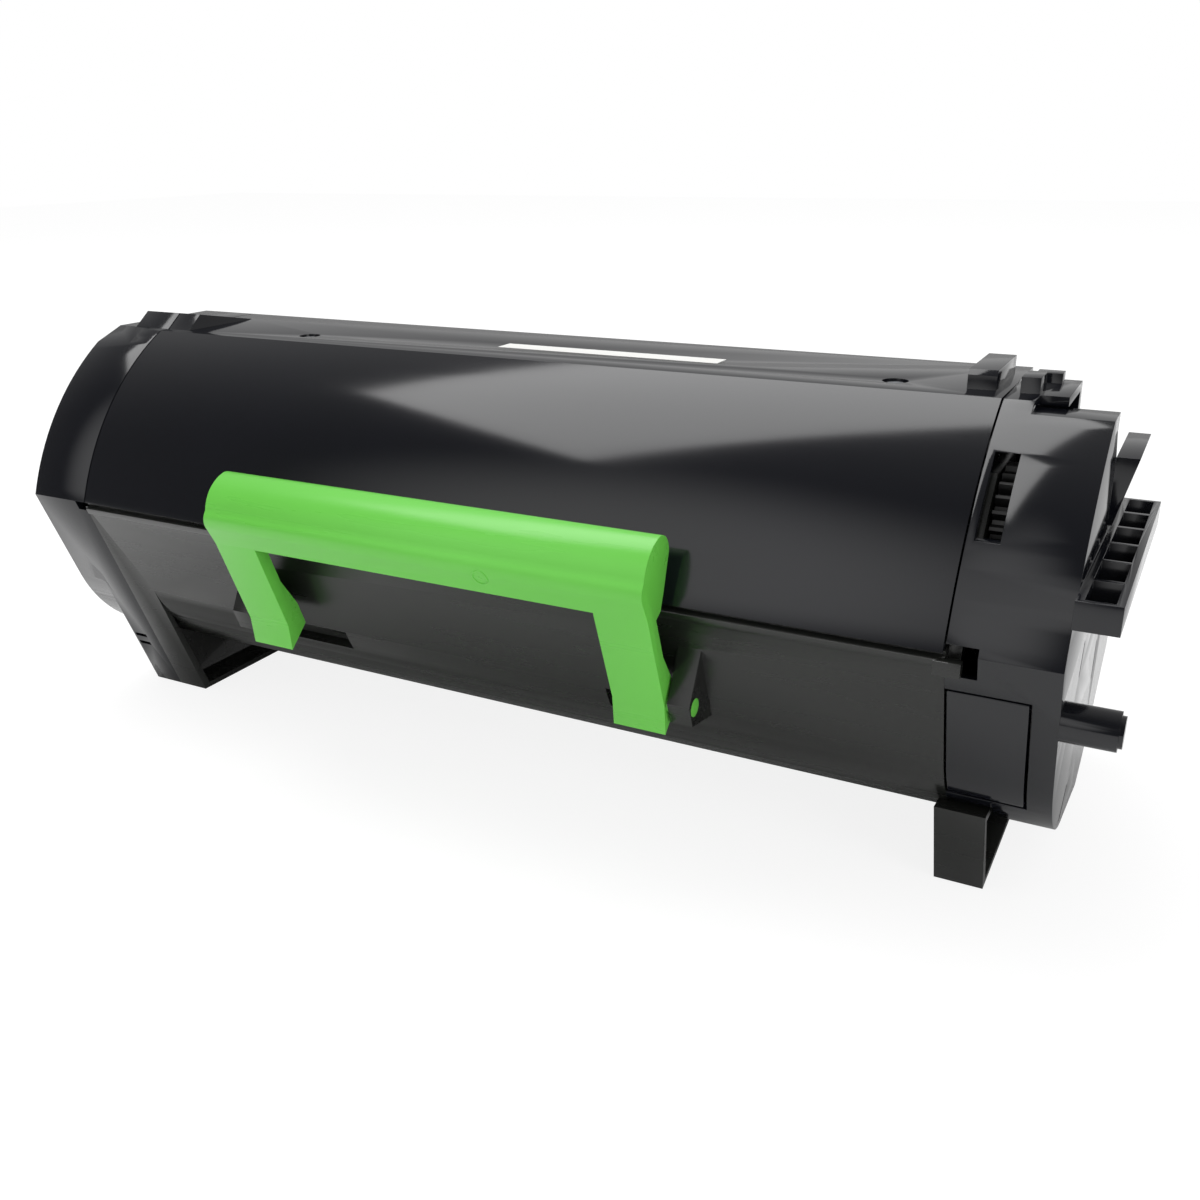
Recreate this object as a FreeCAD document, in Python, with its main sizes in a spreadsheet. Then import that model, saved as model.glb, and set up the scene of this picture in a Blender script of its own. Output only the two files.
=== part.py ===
import FreeCAD, Part

import math
import os
import re

import Sketcher

# Toner cartridge with a swinging carry handle, modelled standing on its feet.
# X runs along the cartridge, the handle is at the front (-Y), and Z is up.
# Sections are drawn about a reference axis that runs along X at the height of the parting line.

DRIVING_SIZES = {
    "body_length": 282.3, "left_cap_length": 20.2, "right_cap_length": 22.0, "seam_gap": 0.4,
    "axis_forward": 4.65, "axis_rise": 66.1,
    "front_reach": 43.5, "top_rise": 42.85, "crest_setback": 7.3, "top_back": 31.3, "mouth_back": 42.0,
    "lid_radius": 78.0, "wall_drop": 28.0, "lean": 20.0, "bowl_radius": 40.0,
    "trough_radius": 13.0, "back_step": 8.0,
    "wall": 2.0, "end_wall": 2.5,
    "rim_reach": 0.9, "rim_top": 1.3, "rim_depth": 1.8, "groove_depth": 1.0,
    "foot_skin": 1.6, "foot_back": 36.0, "foot_top": 43.0,
    "left_foot_cap_side": 10.1, "left_foot_hopper_side": 10.6, "right_foot_length": 11.0,
    "right_foot_lap": 2.0,
    "pocket_inner": 39.3, "pocket_outer": 61.5, "pocket_top": 30.5, "pocket_tall": 6.5, "pocket_sink": 3.0,
    "handle_length": 121.1, "arm_width": 13.0, "arm_front": 9.9, "arm_back": 6.3, "heel_back": 4.1,
    "grip_front": 10.5, "grip_bottom": 3.3, "grip_bulge_at": 8.0, "crown_out": 1.5, "crown_up": 17.4,
    "shoulder_out": 8.6, "shoulder_up": 12.6, "crown_radius": 10.1, "shoulder_radius": 3.9,
    "back_out": 4.2, "back_up": 11.6, "back_radius": 4.2, "waist_out": 1.1, "waist_up": 4.6, "neck_up": 0.9,
    "heel_start": 9.5, "heel_end": 18.5, "heel_low": 25.2, "toe_out": 11.7, "toe_low": 28.5,
    "crease_low": 21.5,
    "pivot_out": 7.0, "pivot_down": 22.7, "pivot_radius": 2.15, "pivot_clearance": 0.05,
    "ear_gap": 0.6, "ear_width": 5.4, "ear_reach": 9.6, "ear_top": 11.0, "ear_knee": 20.5, "ear_chin": 26.3,
    "ear_root": 32.5,
    "window_left": 1.5, "window_width": 4.9, "window_reach": 14.0, "window_low": 20.0, "window_high": 34.6,
    "notch_wide": 6.3, "notch_high": 1.8, "notch_low": 5.3, "clip_reach": 3.4, "clip_thick": 2.4,
    "clip_high": 1.5, "clip_low": 4.6,
    "hatch_left": 0.4, "hatch_width": 15.9, "hatch_from": 10.0, "hatch_angle": 217.5, "hatch_gap": 0.6,
    "hatch_flange": 1.5, "hatch_flange_thick": 1.2, "foot_window_angle": 219.5,
    "housing_top_y": 45.8, "housing_top_z": 9.0, "housing_back": 66.2, "housing_back_high": -18.0,
    "housing_back_low": -36.1, "housing_floor_y": 37.9, "housing_floor_z": -54.5, "housing_low_y": 25.4,
    "housing_low_z": -59.0, "housing_angle": 263.0, "hood_back": 4.6, "hood_back_z": 30.1,
    "hood_front_z": 36.5,
    "shelf_back": 18.8, "shelf_end": 10.0, "step_in": 15.8, "strip_z": 40.8, "strip_back": 0.9,
    "strip_back_z": 40.7, "left_strip_back": 4.0, "left_strip_z": 39.3, "shelf_foot": 22.0,
    "rail_reach": 8.4, "rail_front": 43.5, "rail_back": 45.8, "rail_low": 8.9,
    "rail_high": 14.7, "rail_back_high": 10.4, "rail_tall": 5.8, "rail_skin": 1.5,
    "boss_reach": 4.7, "boss_foot": 1.0, "boss_front": 5.0, "boss_back": 30.0, "boss_low": 15.0,
    "boss_high": 30.0,
    "pin_reach": 11.4, "pin_radius": 4.05, "pin_y": -36.0, "pin_z": -13.0, "pin_chamfer": 0.8,
    "ridge_left": 31.0, "ridge_width": 6.1, "ridge_depth": 22.0, "ridge_rise": 4.1, "ridge_slope": 1.1,
    "tongue_left": 20.0, "tongue_width": 4.0, "tongue_depth": 8.0, "tongue_rise": 3.4,
    "stub_left": 19.0, "stub_width": 5.5, "stub_front": 13.0, "stub_depth": 4.0, "stub_rise": 2.2,
    "hump_left": 7.0, "hump_width": 21.5, "hump_front": -4.2, "hump_peak": 1.0, "hump_depth": 22.0,
    "hump_rise": 4.0, "left_step": 12.8, "left_notch_wide": 3.6, "left_notch_high": 2.6,
    "vent_from": 10.9, "vent_wide": 4.6, "vent_tall": 1.1, "vent_pitch": 3.0, "vent_low": 49.0,
    "label_length": 62.3, "label_width": 6.0, "label_left": 153.6, "label_front": 6.6, "label_thick": 0.1,
    "label_sink": 0.05,
    "screw_far": 68.5, "screw_near": 47.0, "screw_y": 2.5, "screw_head_radius": 2.6, "screw_head_tall": 1.4,
    "screw_radius": 1.25, "screw_length": 8.0, "screw_sink": 1.9, "screw_boss_radius": 4.4,
    "screw_seat": 1.3,
    "screw_socket": 0.7, "screw_room": 0.3,
    "post_radius": 3.6, "left_post_upper_y": 2.0, "left_post_upper_z": 22.0, "left_post_lower_y": 28.0,
    "left_post_lower_z": -41.0, "right_post_upper_y": 30.0, "right_post_upper_z": -1.0,
    "right_post_lower_y": 26.0, "right_post_lower_z": -44.0,
    "gear_module": 1.0, "tooth_thinning": 0.09, "tip_half": 0.34, "root_half": 1.0, "gear_start": 3.0,
    "gear_face": 7.0,
    "agitator_teeth": 43, "input_teeth": 27, "idler_teeth": 18, "auger_teeth": 18, "gear_web": 2.4,
    "gear_rim": 2.6, "hub_radius": 6.0, "input_angle": 119.0, "idler_angle": -10.6, "auger_angle": -32.3,
    "shaft_radius": 4.0, "shaft_clearance": 0.06, "press_fit": 0.02, "bush_radius": 6.5, "flange_thick": 1.2,
    "stub_post_radius": 3.0, "post_length": 12.0, "post_cap_gap": 0.3,
    "wiper_radius": 35.0, "wiper_thick": 0.5, "wiper_clearance": 2.0, "wiper_root": 3.2,
    "paddle_start": 18.0, "paddle_end": 29.1, "paddle_radius": 26.0, "paddle_width": 6.0,
    "paddle_thick": 2.4, "wiper_slot_deep": 12.0,
    "auger_shaft_radius": 2.5, "blade_reach": 9.4, "blade_start": 8.0, "blade_end": 17.1, "blade_thick": 1.6,
    "blade_width": 8.0, "blade_tilt": 30.0,
    "auger_bush_radius": 5.0,
    "port_centre": 46.0, "port_length": 16.0, "port_width": 8.0, "port_skin": 3.0, "port_floor": 47.0,
    "seal_thick": 1.0, "seal_depth": 2.0, "shutter_thick": 1.5, "shutter_lap": 3.0, "shutter_play": 0.15,
    "rail_wall": 1.8, "rail_lip": 1.5, "rail_lip_thick": 1.4, "shutter_travel": 20.0, "lug_tall": 3.0,
    "lug_thick": 2.0, "lug_wide": 6.0,
    "plug_y": -13.0, "plug_z": -30.0, "plug_radius": 10.0, "plug_lip": 1.2, "plug_flange": 12.0,
    "chip_length": 13.0, "chip_width": 11.0, "chip_thick": 1.0, "chip_rise": 8.0, "chip_front": 10.0,
    "contact_pitch": 2.7, "contact_width": 1.8, "contact_length": 5.0, "contact_thick": 0.1,
    "plate_thick": 2.5, "cup_reach": 4.0, "cup_floor": 1.5,
}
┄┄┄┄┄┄
- _Written task_
The lines from the top of the data above down to the line containing "# Sections are" are to be copied exactly; no other line should appear.

- _Worked answer_
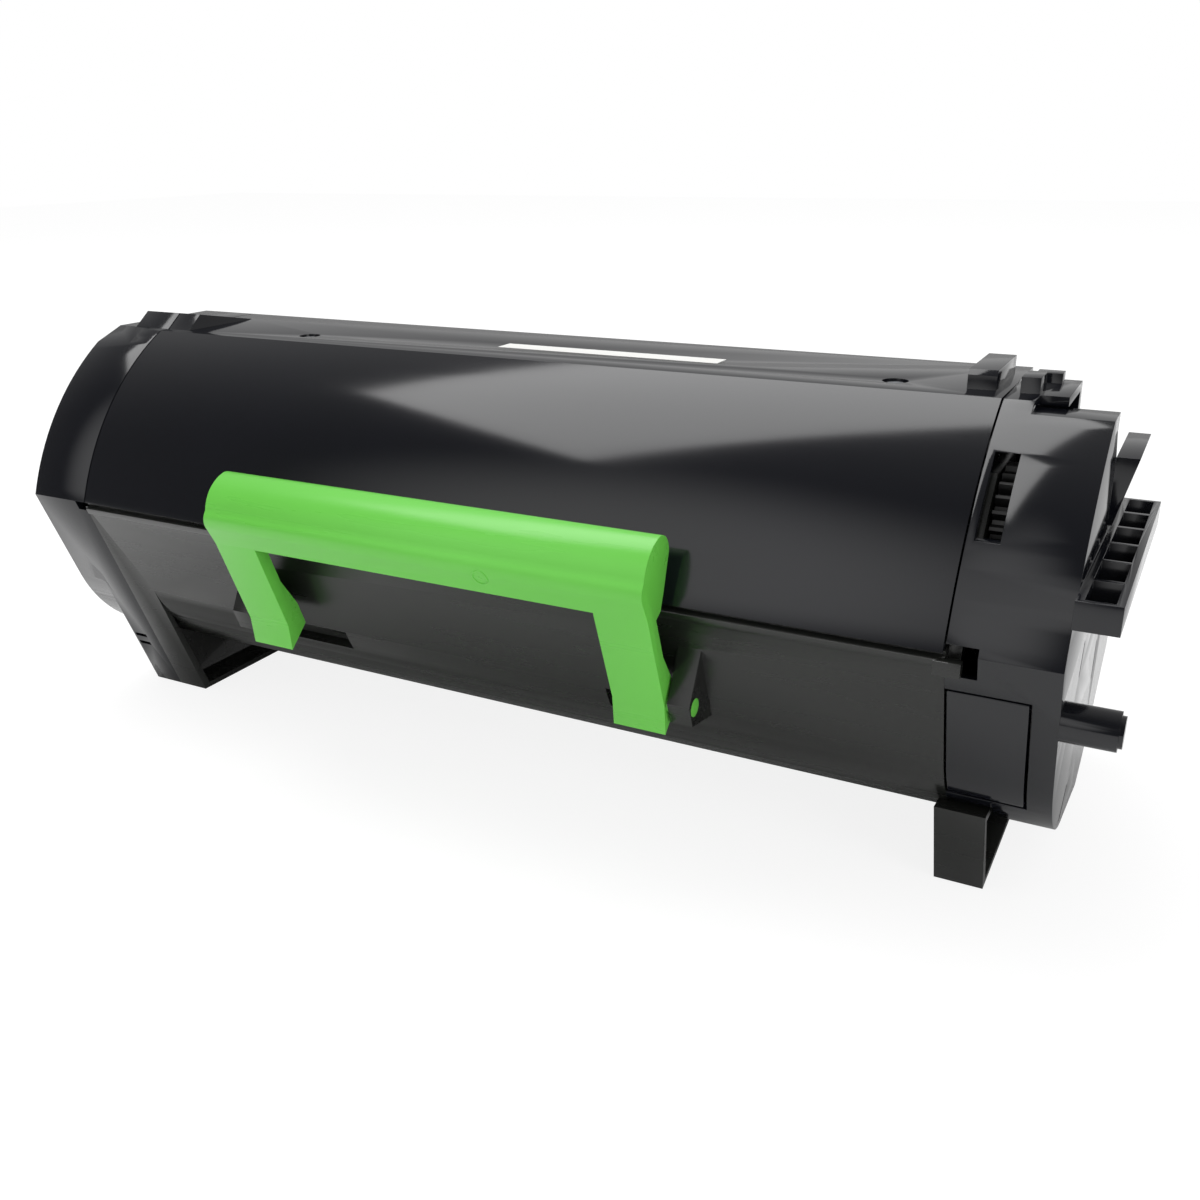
Recreate this object as a FreeCAD document, in Python, with its main sizes in a spreadsheet. Then import that model, saved as model.glb, and set up the scene of this picture in a Blender script of its own. Output only the two files.
=== part.py ===
import FreeCAD, Part

import math
import os
import re

import Sketcher

# Toner cartridge with a swinging carry handle, modelled standing on its feet.
# X runs along the cartridge, the handle is at the front (-Y), and Z is up.
# Sections are drawn about a reference axis that runs along X at the height of the parting line.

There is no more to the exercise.